A new state law requires all schools in Maine to adopt medical marijuana policies. But until this week none of the 242 school districts and nearly 200 private schools from Aroostook to York had announced details of an official plan.  Now the first reading of a policy that would allow students to have medical marijuana administered in school under certain conditions has taken place.


Auburn Assistant Superintendent Michelle McClellan says any medical marijuana would have to be approved by a physician, and administered in school by a parent or guardian.
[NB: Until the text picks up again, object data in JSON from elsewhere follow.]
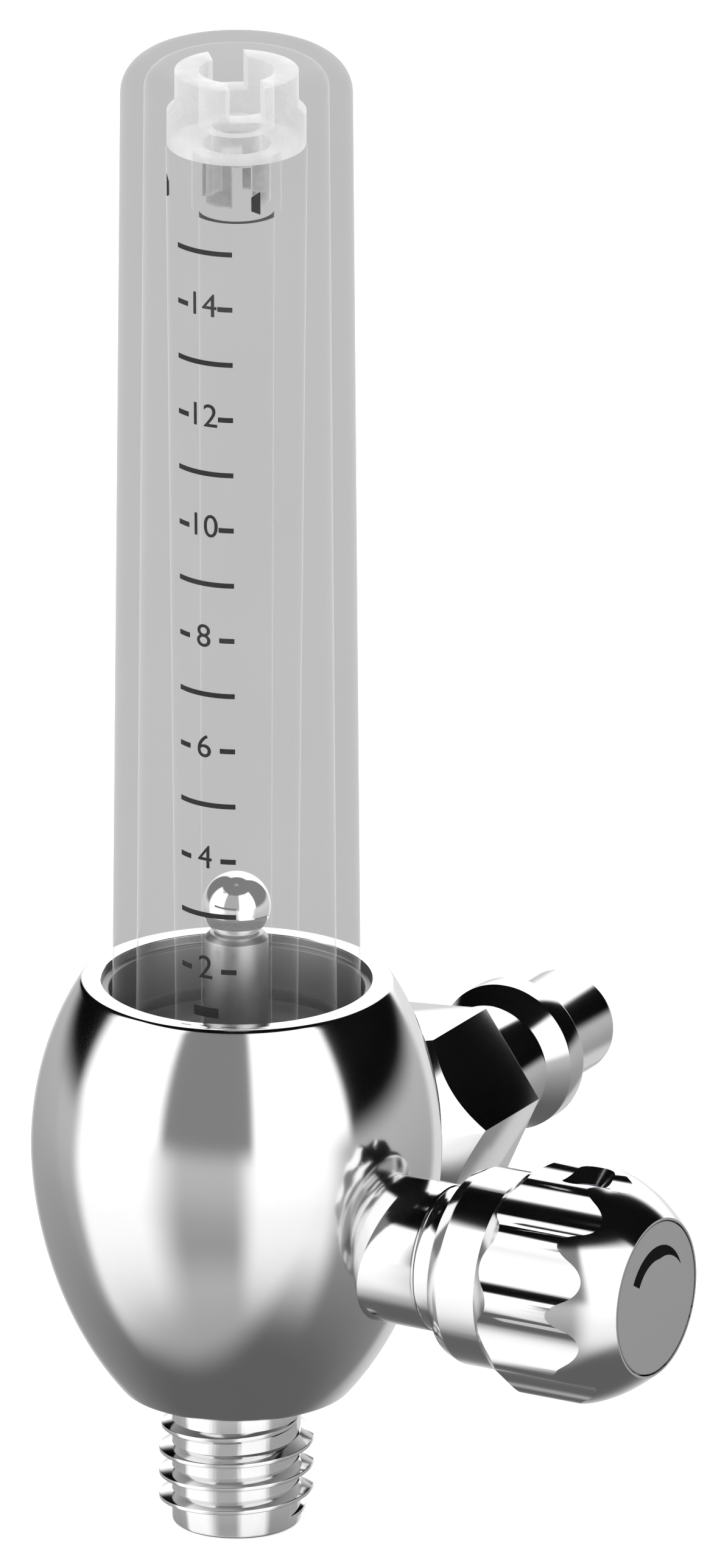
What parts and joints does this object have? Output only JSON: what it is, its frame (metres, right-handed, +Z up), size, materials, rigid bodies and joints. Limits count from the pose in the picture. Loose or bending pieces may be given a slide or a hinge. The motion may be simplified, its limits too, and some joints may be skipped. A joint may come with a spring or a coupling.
{
  "type": "rotameter",
  "caption": "Medical gas flowmeter: clear tapered tube with a ball float on a chromed egg-shaped body, with a side needle-valve knob, a rear plug-in probe and a threaded outlet below.",
  "frame": {"origin": "centre of the inlet probe's end face, which plugs into the wall outlet", "axes": "+Z up along the flow tube, +X along the valve towards the knob, +Y along the probe towards the wall"},
  "size_m": [0.0635, 0.0815, 0.1431],
  "materials": {
    "chrome": "mirror polished chrome plate on brass",
    "clear": "clear polycarbonate, see-through",
    "rubber": "matt black",
    "brass": "turned, plain",
    "steel": "polished stainless",
    "nylon": "white nylon",
    "blued_steel": "blued, satin",
    "label": "grey disc with a dark arc",
    "bronze": "sintered, rough"
  },
  "bodies": {
    "housing": {"body": "chrome", "cover": "clear", "cover_o_ring": "rubber", "flow_tube": "clear", "tube_o_ring": "rubber", "ball_seat": "brass", "tube_cap": "clear", "outlet_nipple": "chrome", "nipple_o_ring": "rubber", "valve_bonnet": "chrome", "bonnet_o_ring": "rubber", "valve_seat": "nylon", "inlet_adaptor": "chrome", "inlet_o_ring": "rubber", "inlet_filter": "bronze", "inlet_probe": "chrome", "probe_o_ring": "rubber"},
    "spindle_carriage": {"spindle_o_ring": "rubber"},
    "knob_group": {"spindle": "steel", "knob": "chrome", "knob_set_screw": "blued_steel", "knob_disc": "label"},
    "float": {"float_ball": "steel"}
  },
  "joints": [
    {"name": "float_rise", "type": "slide", "parent": "housing", "child": "float", "axis": [0, 0, 1], "range_m": [0, 0.0668]},
    {"name": "spindle_travel", "type": "slide", "parent": "housing", "child": "spindle_carriage", "axis": [1, 0, 0], "range_m": [0, 0.0015]},
    {"name": "knob_turn", "type": "hinge", "parent": "spindle_carriage", "child": "knob_group", "pos_m": [0, -0.0625, 0], "axis": [1, 0, 0], "range_deg": [0, 540]}
  ],
  "couplings": [
    {"joint": "knob_turn", "follows": "spindle_travel", "rad_per_m": 6283.2}
  ]
}
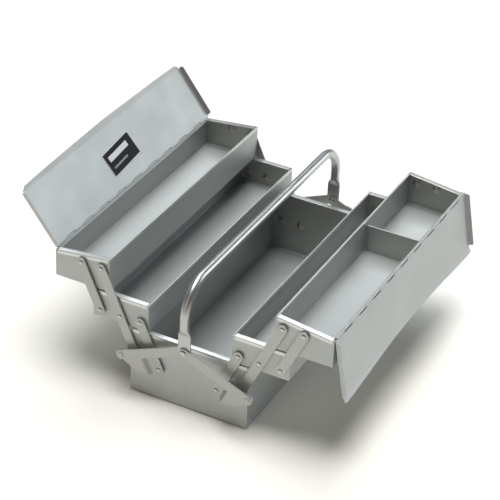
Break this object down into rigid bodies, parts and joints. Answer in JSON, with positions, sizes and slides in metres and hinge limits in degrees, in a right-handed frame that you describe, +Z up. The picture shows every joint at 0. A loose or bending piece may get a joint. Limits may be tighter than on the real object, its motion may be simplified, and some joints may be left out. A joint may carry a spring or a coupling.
{
  "type": "cantilever toolbox",
  "caption": "Metal cantilever toolbox opened out: deep base box, swing-out side trays on strap links, hinged lids and a tubular carrying handle.",
  "frame": {"origin": "centre of the base box's underside", "axes": "+X is the way the trays spread, -Y the front end with the outermost right toggle, +Z up"},
  "size_m": [0.5088, 0.4814, 0.276],
  "materials": {
    "silver_paint": "fine metallic silver-grey paint on folded sheet steel, satin",
    "silver_hardware": "the same silver-grey on the strap links, rivets, pins and handle tube, slightly glossier",
    "label": "dark printed label with a pale border"
  },
  "bodies": {
    "base": {"base_tub": "silver_paint", "rivet_crank_base_front_left": "silver_hardware", "rivet_crank_base_rear_left": "silver_hardware", "rivet_arm_base_front_left": "silver_hardware", "rivet_arm_base_rear_left": "silver_hardware", "rivet_crank_base_front_right": "silver_hardware", "rivet_crank_base_rear_right": "silver_hardware", "rivet_arm_base_front_right": "silver_hardware", "rivet_arm_base_rear_right": "silver_hardware"},
    "left_long_arms": {"long_arm_front_left": "silver_hardware", "long_arm_rear_left": "silver_hardware"},
    "left_bell_cranks": {"bell_crank_front_left": "silver_hardware", "bell_crank_rear_left": "silver_hardware"},
    "left_middle_tray": {"left_middle_tub": "silver_paint", "rivet_crank_top_front_left": "silver_hardware", "rivet_crank_top_rear_left": "silver_hardware", "rivet_arm_mid_front_left": "silver_hardware", "rivet_arm_mid_rear_left": "silver_hardware", "rivet_link_low_front_left": "silver_hardware", "rivet_link_low_rear_left": "silver_hardware"},
    "left_upper_links": {"upper_link_front_left": "silver_hardware", "upper_link_rear_left": "silver_hardware"},
    "left_top_tray": {"left_top_tub": "silver_paint", "left_hinge_pin": "silver_hardware", "rivet_arm_top_front_left": "silver_hardware", "rivet_arm_top_rear_left": "silver_hardware", "rivet_link_top_front_left": "silver_hardware", "rivet_link_top_rear_left": "silver_hardware"},
    "left_lid": {"left_lid_panel": "silver_paint", "label_plate": "label"},
    "left_toggles": {"toggle_front_left": "silver_hardware", "toggle_rear_left": "silver_hardware"},
    "right_long_arms": {"long_arm_front_right": "silver_hardware", "long_arm_rear_right": "silver_hardware"},
    "right_bell_cranks": {"bell_crank_front_right": "silver_hardware", "bell_crank_rear_right": "silver_hardware"},
    "right_middle_tray": {"right_middle_tub": "silver_paint", "rivet_crank_top_front_right": "silver_hardware", "rivet_crank_top_rear_right": "silver_hardware", "rivet_arm_mid_front_right": "silver_hardware", "rivet_arm_mid_rear_right": "silver_hardware", "rivet_link_low_front_right": "silver_hardware", "rivet_link_low_rear_right": "silver_hardware"},
    "right_upper_links": {"upper_link_front_right": "silver_hardware", "upper_link_rear_right": "silver_hardware"},
    "right_top_tray": {"right_top_tub": "silver_paint", "right_hinge_pin": "silver_hardware", "rivet_arm_top_front_right": "silver_hardware", "rivet_arm_top_rear_right": "silver_hardware", "rivet_link_top_front_right": "silver_hardware", "rivet_link_top_rear_right": "silver_hardware", "divider_plate": "silver_paint"},
    "right_lid": {"right_lid_panel": "silver_paint"},
    "right_toggles": {"toggle_front_right": "silver_hardware", "toggle_rear_right": "silver_hardware"},
    "handle_pins": {"handle_rivet_front": "silver_hardware", "handle_rivet_rear": "silver_hardware"},
    "handle": {"handle_bar": "silver_hardware"}
  },
  "joints": [
    {"name": "left_fold", "type": "hinge", "parent": "base", "child": "left_long_arms", "pos_m": [-0.077, 0, 0.0518], "axis": [0, 1, 0], "range_deg": [0, 49.3]},
    {"name": "left_crank_turn", "type": "hinge", "parent": "base", "child": "left_bell_cranks", "pos_m": [-0.0452, 0, 0.0518], "axis": [0, 1, 0], "range_deg": [0, 49.3]},
    {"name": "left_middle_tray_pivot", "type": "hinge", "parent": "left_long_arms", "child": "left_middle_tray", "pos_m": [-0.108, 0, 0.1194], "axis": [0, 1, 0], "range_deg": [-49.3, 0]},
    {"name": "left_upper_link_turn", "type": "hinge", "parent": "left_middle_tray", "child": "left_upper_links", "pos_m": [-0.1398, 0, 0.1194], "axis": [0, 1, 0], "range_deg": [0, 49.3]},
    {"name": "left_top_tray_pivot", "type": "hinge", "parent": "left_long_arms", "child": "left_top_tray", "pos_m": [-0.139, 0, 0.187], "axis": [0, 1, 0], "range_deg": [-49.3, 0]},
    {"name": "right_fold", "type": "hinge", "parent": "base", "child": "right_long_arms", "pos_m": [0.077, 0, 0.0518], "axis": [0, 1, 0], "range_deg": [-49.3, 0]},
    {"name": "right_crank_turn", "type": "hinge", "parent": "base", "child": "right_bell_cranks", "pos_m": [0.0452, 0, 0.0518], "axis": [0, 1, 0], "range_deg": [-49.3, 0]},
    {"name": "right_middle_tray_pivot", "type": "hinge", "parent": "right_long_arms", "child": "right_middle_tray", "pos_m": [0.108, 0, 0.1194], "axis": [0, 1, 0], "range_deg": [0, 49.3]},
    {"name": "right_upper_link_turn", "type": "hinge", "parent": "right_middle_tray", "child": "right_upper_links", "pos_m": [0.1398, 0, 0.1194], "axis": [0, 1, 0], "range_deg": [-49.3, 0]},
    {"name": "right_top_tray_pivot", "type": "hinge", "parent": "right_long_arms", "child": "right_top_tray", "pos_m": [0.139, 0, 0.187], "axis": [0, 1, 0], "range_deg": [0, 49.3]},
    {"name": "left_lid_hinge", "type": "hinge", "parent": "left_top_tray", "child": "left_lid", "pos_m": [-0.2134, 0, 0.1952], "axis": [0, 1, 0], "range_deg": [-128, 121]},
    {"name": "right_lid_hinge", "type": "hinge", "parent": "right_top_tray", "child": "right_lid", "pos_m": [0.2134, 0, 0.1952], "axis": [0, 1, 0], "range_deg": [-250.5, 0]},
    {"name": "handle_lift", "type": "slide", "parent": "base", "child": "handle_pins", "axis": [0, 0, 1], "range_m": [0, 0.0773]},
    {"name": "handle_tilt", "type": "hinge", "parent": "handle_pins", "child": "handle", "pos_m": [0, 0, 0.106], "axis": [0, 1, 0], "range_deg": [-52, 52]},
    {"name": "left_toggle_turn", "type": "hinge", "parent": "handle_pins", "child": "left_toggles", "pos_m": [0, 0, 0.106], "axis": [0, 1, 0], "range_deg": [-26.47, 0]},
    {"name": "right_toggle_turn", "type": "hinge", "parent": "handle_pins", "child": "right_toggles", "pos_m": [0, 0, 0.106], "axis": [0, 1, 0], "range_deg": [0, 26.47]}
  ],
  "couplings": [
    {"joint": "left_crank_turn", "follows": "left_fold", "ratio": 1},
    {"joint": "left_middle_tray_pivot", "follows": "left_fold", "ratio": -1},
    {"joint": "left_upper_link_turn", "follows": "left_fold", "ratio": 1},
    {"joint": "left_top_tray_pivot", "follows": "left_fold", "ratio": -1},
    {"joint": "right_fold", "follows": "left_fold", "ratio": -1},
    {"joint": "right_crank_turn", "follows": "left_fold", "ratio": -1},
    {"joint": "right_middle_tray_pivot", "follows": "left_fold", "ratio": 1},
    {"joint": "right_upper_link_turn", "follows": "left_fold", "ratio": -1},
    {"joint": "right_top_tray_pivot", "follows": "left_fold", "ratio": 1},
    {"joint": "handle_lift", "follows": "left_fold", "m_per_rad": 0.089803},
    {"joint": "left_toggle_turn", "follows": "left_fold", "ratio": -0.5362},
    {"joint": "right_toggle_turn", "follows": "left_fold", "ratio": 0.5362}
  ]
}
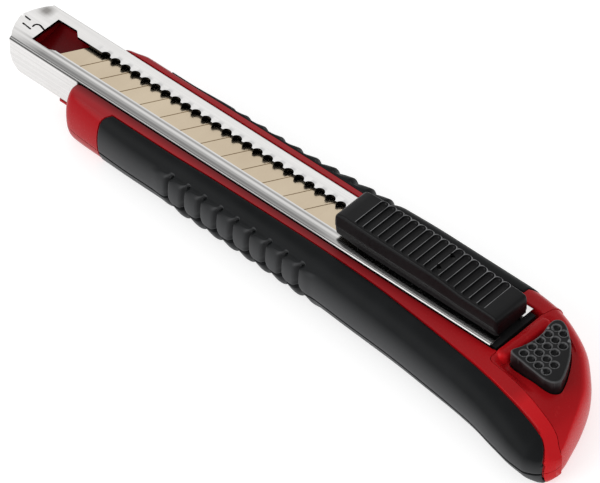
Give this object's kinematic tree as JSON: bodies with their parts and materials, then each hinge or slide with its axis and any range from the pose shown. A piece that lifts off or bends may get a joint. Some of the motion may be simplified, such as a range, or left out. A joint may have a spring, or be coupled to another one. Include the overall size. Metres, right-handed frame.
{
  "type": "utility knife",
  "caption": "Snap-off utility knife with a steel blade channel, red and black rubber-grip handle, ribbed locking slider and a push-button end cap.",
  "frame": {"origin": "on the flat back of the handle, under the middle of the blade channel", "axes": "+X runs from the blade end to the tail, +Y to the thumb side, +Z out of the slotted face; the back faces -Z"},
  "size_m": [0.1407, 0.0302, 0.0179],
  "materials": {
    "red_plastic": "gloss",
    "dark_red_plastic": "gloss",
    "grip_rubber": "soft matte rubber",
    "black_plastic": "satin moulded",
    "channel_steel": "rolled, lengthwise brushed",
    "blade_steel": "satin, oiled, warm tint",
    "spring_steel": "satin",
    "fastener_steel": "zinc plated"
  },
  "bodies": {
    "handle": {"handle_front": "red_plastic", "handle_back": "red_plastic", "grip_finger": "grip_rubber", "grip_finger_back": "grip_rubber", "grip_thumb": "grip_rubber", "grip_thumb_back": "grip_rubber", "blade_channel": "channel_steel", "channel_bed": "dark_red_plastic", "body_screws": "fastener_steel"},
    "slider": {"blade": "blade_steel", "blade_carrier": "black_plastic", "blade_holder": "fastener_steel", "blade_pin": "fastener_steel", "slider_pad": "black_plastic", "lock_spring": "spring_steel", "slider_pins": "fastener_steel"},
    "cap": {"end_cap": "red_plastic", "cap_floor": "red_plastic", "button_spring": "spring_steel", "cap_latch": "spring_steel"},
    "button": {"cap_button": "black_plastic"}
  },
  "joints": [
    {"name": "slider_slide", "type": "slide", "parent": "handle", "child": "slider", "axis": [-1, 0, 0], "range_m": [0, 0.06], "deforming": ["lock_spring"]},
    {"name": "cap_slide", "type": "slide", "parent": "handle", "child": "cap", "axis": [1, 0, 0], "range_m": [0, 0.034]},
    {"name": "button_press", "type": "slide", "parent": "cap", "child": "button", "axis": [0, 0, -1], "range_m": [0, 0.0013], "stiffness_N_per_m": 1500, "deforming": ["button_spring", "cap_latch"]}
  ]
}
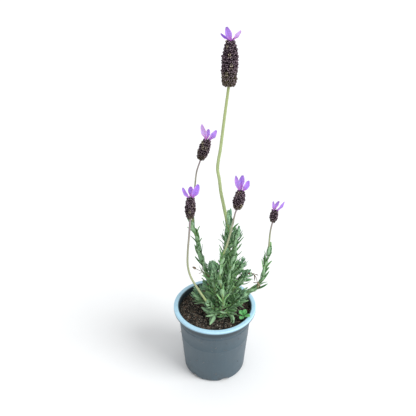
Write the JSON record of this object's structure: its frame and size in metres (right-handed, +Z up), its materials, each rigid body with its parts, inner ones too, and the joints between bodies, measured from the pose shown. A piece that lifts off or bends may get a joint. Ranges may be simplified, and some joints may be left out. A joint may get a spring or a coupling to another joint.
{
  "type": "potted spanish lavender",
  "caption": "Small lavender plant with plump dark flower spikes and violet bracts on long bare stalks, rooted in soil in a tapered round nursery pot.",
  "frame": {"origin": "middle of the pot's flat underside, on the surface that it stands on", "axes": "+Z up along the pot's axis, -Y towards the front of the plant, +X to the front's right, where the low side shoot leans out"},
  "size_m": [0.133, 0.105, 0.4576],
  "materials": {
    "pot": "slate grey-blue moulded plastic, fine satin, with a pale blue lip",
    "soil": "loose dark peat with bark pieces and pale perlite chips",
    "bark": "rough grey-brown bark",
    "leaf": "grey-green downy leaf, matt",
    "stalk": "smooth yellow-green stalk, greyish purple near the flower",
    "spike": "dark purple-brown downy scales",
    "bract": "thin violet petal with darker veins",
    "dead_stalk": "dry brown stalk",
    "seedling": "bright fresh green, slightly shiny"
  },
  "bodies": {
    "root": {"pot": "pot", "soil": "soil", "woody_crown": "bark", "tall_shoot": "leaf", "left_back_shoot": "leaf", "left_front_shoot": "leaf", "front_shoot": "leaf", "right_shoot": "leaf", "left_inner_shoot": "leaf", "middle_shoot": "leaf", "right_upper_shoot": "leaf", "right_middle_shoot": "leaf", "right_lower_shoot": "leaf", "left_middle_shoot": "leaf", "left_lower_shoot": "leaf", "front_trailing_shoot": "leaf", "drooping_shoot": "leaf", "front_right_shoot": "leaf", "back_left_shoot": "leaf", "back_shoot": "leaf", "back_right_shoot": "leaf", "right_tall_shoot": "leaf", "back_tall_shoot": "leaf", "flower_stalk_1": "stalk", "flower_stalk_2": "stalk", "flower_stalk_3": "stalk", "flower_stalk_4": "stalk", "flower_stalk_5": "stalk", "flower_spike_1": "spike", "flower_spike_2": "spike", "flower_spike_3": "spike", "flower_spike_4": "spike", "flower_spike_5": "spike", "bract_1a": "bract", "bract_1b": "bract", "bract_1c": "bract", "bract_2a": "bract", "bract_2b": "bract", "bract_2c": "bract", "bract_3a": "bract", "bract_3b": "bract", "bract_3c": "bract", "bract_4a": "bract", "bract_4b": "bract", "bract_4c": "bract", "bract_5a": "bract", "bract_5b": "bract", "bract_5c": "bract", "dead_stalk_left": "dead_stalk", "dead_stalk_right": "dead_stalk", "weed_seedling": "seedling"}
  },
  "joints": []
}
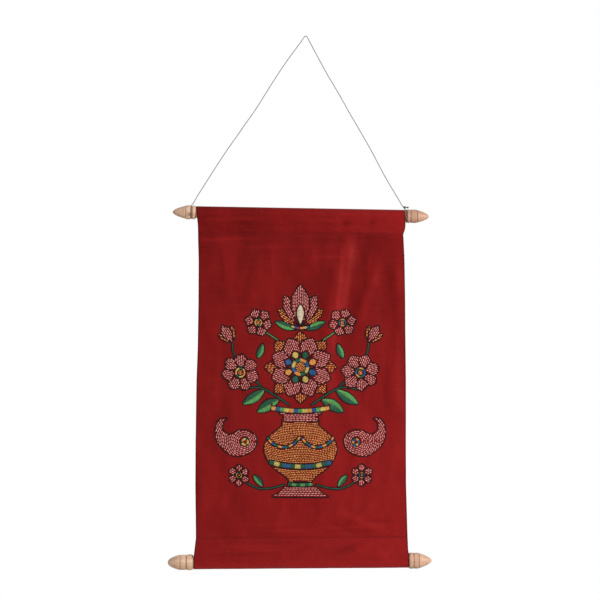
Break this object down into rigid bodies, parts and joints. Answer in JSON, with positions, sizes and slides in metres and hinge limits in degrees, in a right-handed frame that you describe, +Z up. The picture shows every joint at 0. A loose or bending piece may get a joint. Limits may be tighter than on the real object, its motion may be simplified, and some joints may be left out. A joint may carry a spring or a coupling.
{
  "type": "embroidered wall scroll on two wooden rods with a hanging string",
  "caption": "Red slubbed silk wall scroll with an embroidered motif, sewn rod pockets, turned wooden rods with finials, and a string that hangs it from one point.",
  "frame": {"origin": "the hang point: the underside of the string at its highest bend, where a nail or hook holds it", "axes": "+Z up, +X to the right seen from the front, -Y out of the front of the scroll"},
  "size_m": [0.3958, 0.0253, 0.8017],
  "materials": {
    "red_silk": "slubbed silk, soft sheen",
    "pale_wood": "plain turned, light satin",
    "grey_string": "twisted string, matte",
    "embroidery_yarn": "stranded yarn, soft sheen"
  },
  "bodies": {
    "root": {"cloth_panel": "red_silk", "top_dowel": "pale_wood", "top_finial_left": "pale_wood", "top_finial_right": "pale_wood", "bottom_dowel": "pale_wood", "bottom_finial_left": "pale_wood", "bottom_finial_right": "pale_wood", "hanging_cord": "grey_string", "cord_wrap_left": "grey_string", "cord_knot_left": "grey_string", "cord_loop_right": "grey_string", "cord_knot_right": "grey_string"}
  },
  "joints": []
}
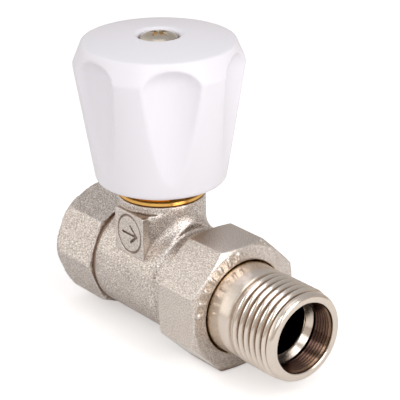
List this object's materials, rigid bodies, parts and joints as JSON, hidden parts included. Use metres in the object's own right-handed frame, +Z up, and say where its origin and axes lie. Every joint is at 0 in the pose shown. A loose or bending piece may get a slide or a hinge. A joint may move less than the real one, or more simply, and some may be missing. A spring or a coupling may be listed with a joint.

Nurses wouldn't be able to administer the drug. Marijuana doses would have to be in non-smoking form. This policy would only apply to students under the age of 18.

The committee is scheduled to give the policy a second reading, or final vote, Jan. 6. Hundreds of other school districts will be required to provide details of their own plans over the next month or so.

Maine School Management Association is providing schools with a draft model of rules for their districts. The Association says those have been vetted by lawyers to make sure schools comply with legal and medical regulations.

L.D. 557, known as "carry in, carry out"  was approved last spring by the Legislature’s Education and Cultural Affairs committee. School nurses and personnel wouldn't be responsible for storing or administering the drug. The bill says that drug cannot be smoked and must be taken as an oil, a food or a pill. The treatment also must be recommended by the child’s health care provider, and documentation provided to the school.